I’d never told a field, “you look how I feel,” but that would have pretty much summed it up. The high voltage light, the high contrast darkness, the whole picture depicting the vast spectrum of feelings we might experience at any given moment, reflecting how complex holding space for hope can be. The good news is there are people holding space for us as we continue to excavate, navigate, and negotiate HOPE.
One of those people for me has been Beth Barcus of Porter’s Call. Like Al Andrews who you might remember from week 21 of Reasons to Hope, Beth has counseled me and many others through some high contrast moments. With metaphor and magic marker in hand, Beth illustrates how high voltage hope can ultimately handle even the darkness it reveals, if we just surrender.
Here are a few highlights from Beth Barcus on Reasons to Hope this week. To watch the full episode, visit instagram.com/rootandvinenews
The Other Side of Suffering
I really believe our pain is our superpower, our suffering is our strength, and that it is really through those contrasts in the darkness and the light, that we actually can see what’s on the other side. […] what is the hope that’s now possible because of this pain?
High Contrast Hope
When things are dark, when we’re in a season of winter, so to speak, it feels like there’s no hope, it just feels like it’s full of sorrow, full of loss. And what I think is really beautiful […] is that we see in these seasons of change that on the other side of winter is spring. The trees that looked dead are now alive and blooming. I say often suffering is the birthplace of hope. I’ve tried to view it through those lenses, even for myself personally, as well as with those I get to meet with on a daily basis. It’s just holding that hope alongside the suffering. I do believe that the contrast of the dark hard winter makes the spring more vibrant.
I definitely find hope in nature, whether it’s taking a long walk and gathering things from nature, whether it’s pine cones and decorating the house with pine cones, or taking leaves and crumbling them in my hands or what have you. From a personal level, it helps me to get grounded. Even if it’s just literally stepping outside and taking my shoes off and putting my feet in the grass. There’s something about the grounding nature of getting skin to Earth.
Supermom or Surrendered Mom
I believe that my opportunity to sit in people’s stories in the counseling room gives me the perspective that I need for my personal life. For example, I have twins that are in their sophomore year in college and then I have a freshman in high school. So I basically have two real adult adults and then one well on his way. […] I will tell you it is so amazing and sweet to enter into this other season with our kids that are older. It really is a lot more of coming alongside instead of them being under our roof and knowing the day to day what’s going on. So we’ve had to really release a lot. […] now that they’re not spending the nights here. Just the letting go has been both sweet but also very revealing for me. I have to hold it loosely.
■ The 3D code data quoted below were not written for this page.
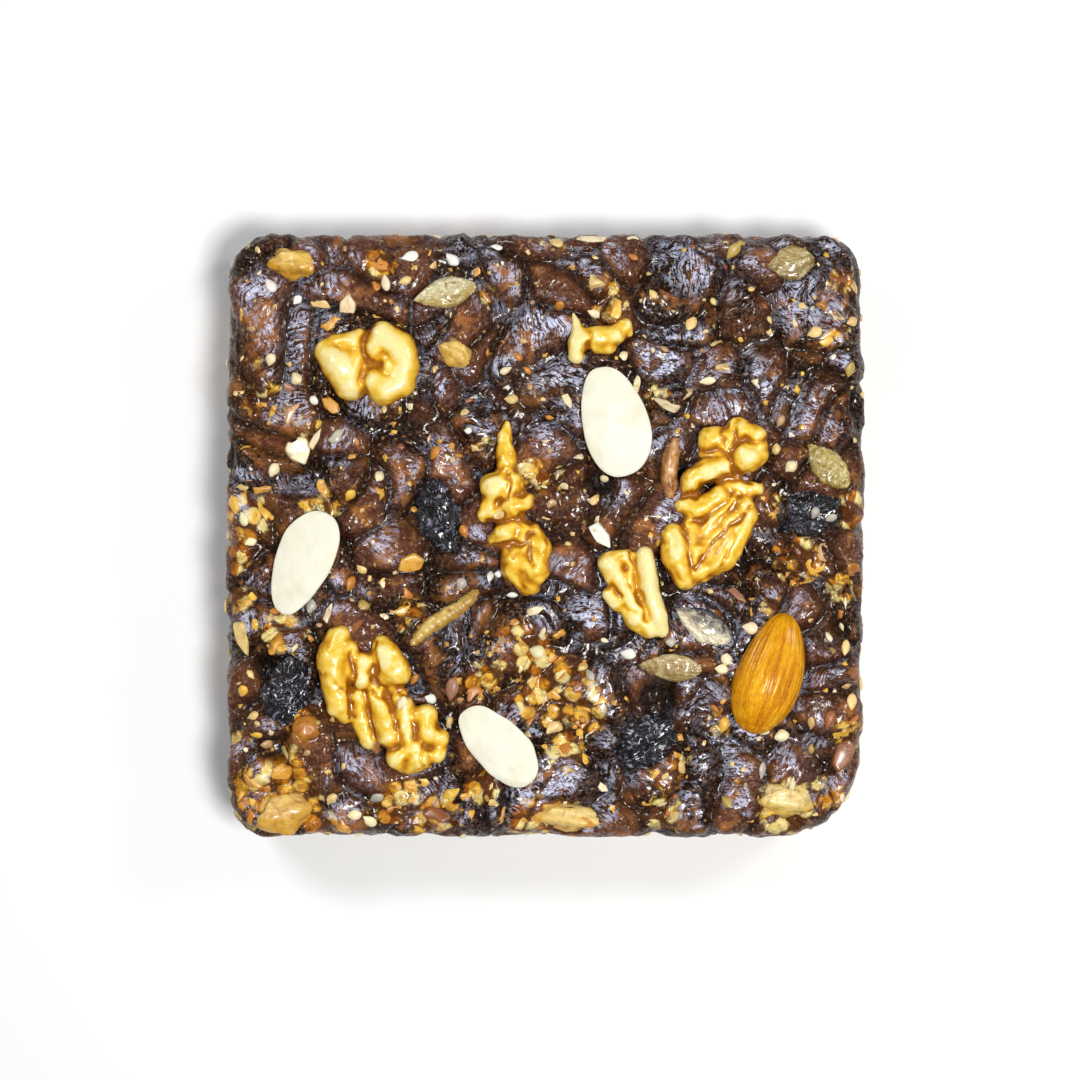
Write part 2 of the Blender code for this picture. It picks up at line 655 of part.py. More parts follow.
def build():
    clear_scene()
    noise.seed_set(LUMP_SEED)
    slab = slab_core()
    surface = BVHTree.FromPolygons(
        [v.co for v in slab.data.vertices], [tuple(p.vertices) for p in slab.data.polygons]
    )
    beds = helper_collection("beds")
    made = walnuts(beds) + almonds(beds)
    made += pressed_pieces(SEEDS, seed_body, "seed_hull", 0.12, surface, beds)
    made += pressed_pieces(RAISINS, raisin_body, "raisin", 0.28, surface, beds)
    made += pressed_pieces(CHUNKS, chunk_body, "cashew", 0.18, surface, beds)
    small = helper_collection("small")
    fused_pieces(surface, nut_points(made), small)
    boolean(slab, "UNION", small)
    boolean(slab, "DIFFERENCE", beds)
    finish(slab, "date_paste")


build()
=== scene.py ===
"""The looks of a slab of date halwa: sticky date paste full of seeds and nut chips, with walnuts and almonds
on top. Metres, +Z up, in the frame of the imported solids."""

import itertools
import math
import random

import bmesh
import bpy
import numpy as np
from mathutils import Matrix, Quaternion, Vector, noise
from mathutils.bvhtree import BVHTree

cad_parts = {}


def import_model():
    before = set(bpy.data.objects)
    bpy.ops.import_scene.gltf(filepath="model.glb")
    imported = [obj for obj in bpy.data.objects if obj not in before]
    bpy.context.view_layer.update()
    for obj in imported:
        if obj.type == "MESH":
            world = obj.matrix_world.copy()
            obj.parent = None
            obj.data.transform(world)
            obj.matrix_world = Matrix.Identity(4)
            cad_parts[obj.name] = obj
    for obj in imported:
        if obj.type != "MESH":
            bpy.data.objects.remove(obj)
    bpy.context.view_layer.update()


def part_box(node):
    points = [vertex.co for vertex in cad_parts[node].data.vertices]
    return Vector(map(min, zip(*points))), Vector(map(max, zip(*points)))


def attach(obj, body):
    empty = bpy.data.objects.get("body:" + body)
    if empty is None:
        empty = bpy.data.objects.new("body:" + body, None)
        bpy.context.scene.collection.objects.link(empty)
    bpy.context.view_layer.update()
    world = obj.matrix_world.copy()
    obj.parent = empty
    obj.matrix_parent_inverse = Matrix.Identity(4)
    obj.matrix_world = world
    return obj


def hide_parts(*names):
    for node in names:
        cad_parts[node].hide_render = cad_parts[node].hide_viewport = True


MM = 0.001
UP = Vector((0, 0, 1))
# Farther than any point of the slab, in metres
FAR_OFF = 9.0
# The spin of pieces at random goes up to this, a little over a full turn
SPIN_RANGE = 6.3
# No edge is sharper than this many degrees, so that a piece is smooth all over
ALL_SMOOTH = 180
# Values at a mesh's vertices: how many numbers each has, the kind of attribute, and its key
LAYER_KINDS = {1: ("FLOAT", "value"), 3: ("FLOAT_VECTOR", "vector"), 4: ("FLOAT_COLOR", "color")}

# The slab, as in its solid
SLAB_WIDTH = 127.6 * MM
SLAB_DEPTH = 120.6 * MM
SLAB_HEIGHT = 25 * MM
SHOULDER = 5 * MM
FOOT = 1.5 * MM
CORNERS = {(-1, 1): 9 * MM, (1, 1): 8 * MM, (1, -1): 16 * MM, (-1, -1): 9 * MM}
LUMP_SPACING = 12 * MM
LUMP_RELIEF = 1.7 * MM
CREASE_WIDTH = 4.0 * MM
LUMP_TURN = math.radians(27)
WARP_LENGTH = 22 * MM
WARP = 12 * MM
WAVE_LENGTH = 34 * MM
WAVE_HEIGHT = 0.9 * MM
FLAT_FOOT_HEIGHT = 4 * MM
SIDE_RELIEF_SHARE = 0.4
LUMP_SEED = 7
# Pits between the lumps: x, y, radius and depth in mm
PITS = [(22.5, -33, 6, 3.4), (10.5, 11, 4, 2.6), (-55, -27, 5, 2.4), (-54, -43, 4, 2.2), (-24, 5, 5, 2.0),
        (57, -20, 4, 1.8), (25, 14, 4, 1.8)]

# The fine surface: the mesh's spacing, the height of each kind of unevenness, and how a lump's grain runs
GRID = 0.52 * MM
SIDE_GRID = 0.7 * MM
FOLD_RELIEF = 0.45 * MM
WRINKLE_RELIEF = 0.34 * MM
ROUGH_RELIEF = 0.27 * MM
GRAIN_STRETCH = 0.24
GRAIN_SEED = 5
# Reach of the painted shade in the creases, and the depth at which a pit is painted fully black as painted
# shade
CREASE_SHADE = 3.8 * MM
PIT_SHADE_DEPTH = 2.4 * MM
NUT_CLEARANCE = 0.5 * MM
# Below this depth the sides have amber pockets of their own, with this much between the two
TOP_AMBER_DEPTH = 6 * MM
AMBER_FADE = 7 * MM

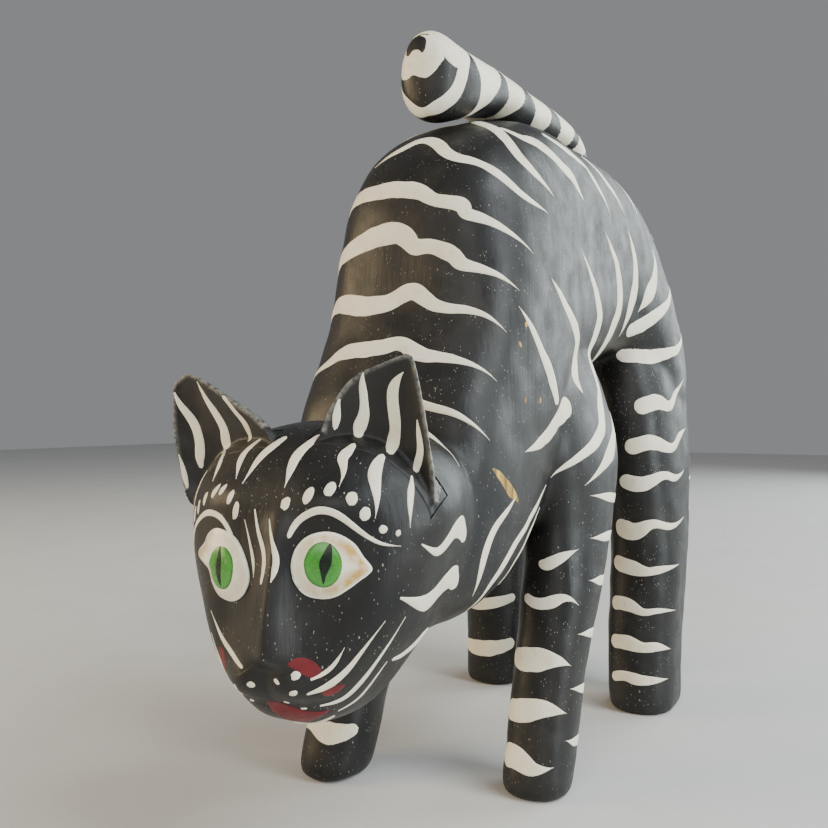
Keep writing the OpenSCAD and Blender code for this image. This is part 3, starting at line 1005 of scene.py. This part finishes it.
def build_eye(side, word):
    """A shallow cream dome let into the face, then the iris and the pupil painted on it."""
    shape, (a, z) = EYE_SHAPES[side], EYE_AT[side]
    dome = share_layer(word + "_eye_dome", head_chart, a, z, round_shape(shape["almond"], 6),
                       lambda t: DOME_RIM + DOME_RISE * (1 - t ** 2.4), 2.0, EYE_CREAM, 12)
    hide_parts(word + "_eye")
    skin = Chart(tree(dome), round_head)
    cx, cz, rx, rz = shape["iris"]
    iris = [(x + cx, y + cz) for x, y in oval(rx, rz, 0.03, 48)]
    share_layer(word + "_iris", skin, a, z, iris, lambda t: 0.09 if t < 1 else 0.02, 0.2, IRIS)
    share_layer(word + "_pupil", skin, a, z, round_shape(shape["pupil"], 5),
                lambda t: 0.16 if t < 1 else 0.1, 0.1, PUPIL)


for side, word in SIDES:
    build_eye(side, word)


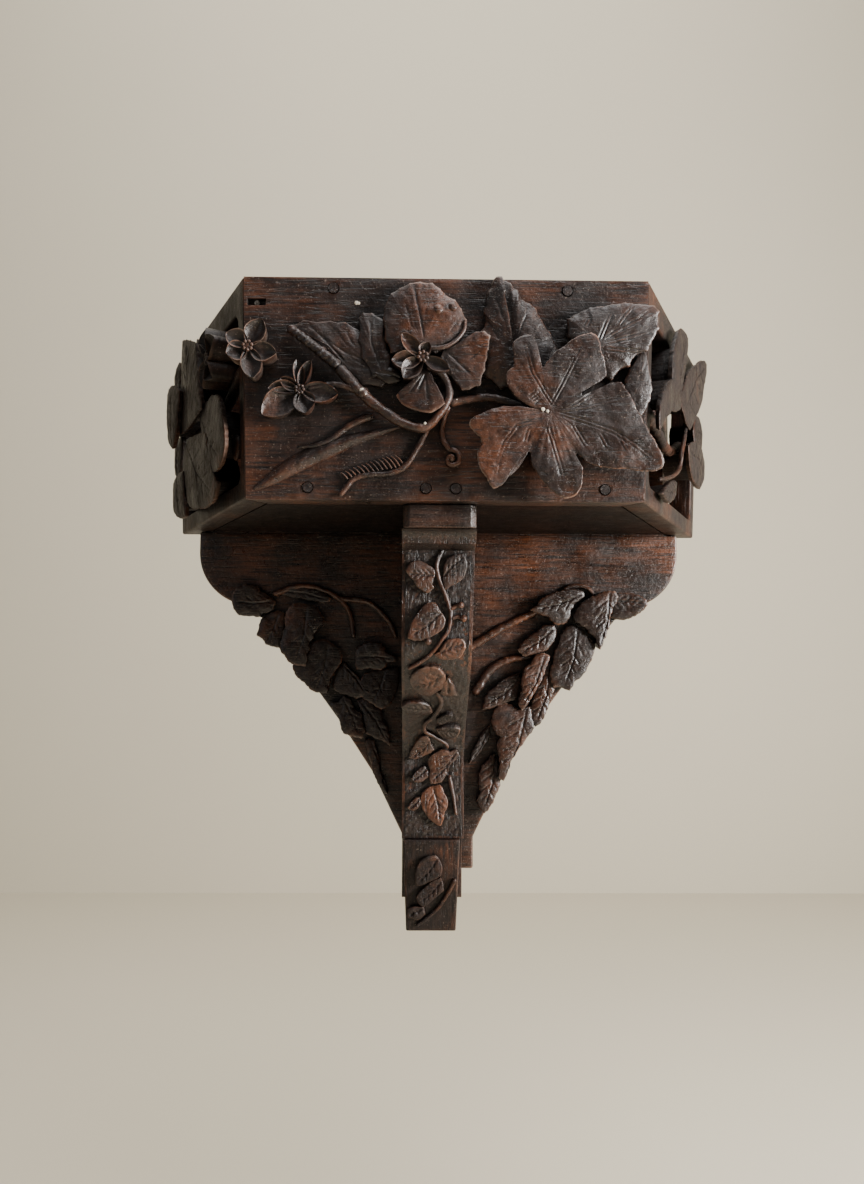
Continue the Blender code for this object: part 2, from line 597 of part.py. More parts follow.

The people that I get to visit with in my office are sometimes as young as my kids. They’re as young as 18, 19. I see them really wrestling. I see them going through some hard stuff and and then I see the genesis of their struggle and where it takes them and that gives me so much hope for my kids. My goal should never be to eliminate any pain or suffering for them, even in decisions they may make that are poor. If I can relinquish and surrender, then I can just trust the process and see that there’s so much hope on the other side, because of the character that’s going to be built in them as a process of going through these hard things.
Really the people I get to meet with every day are the ones that are inspiring me to be a more surrendered mother instead of supermom. To be a surrendered mom is super super freeing for me
On Holding Space for Others
If I’m honest, I feel like I’m getting way more than I’m giving. I feel like I’m getting so much and that’s why I’m like ‘Oh my gosh, I get to do this every day!’ It keeps me grounded. It keeps me far more centered, far more steady and surrendered than if I were just out on my own doing a job that didn’t keep me in this space. So I know I’ve gained way more than I feel like I give.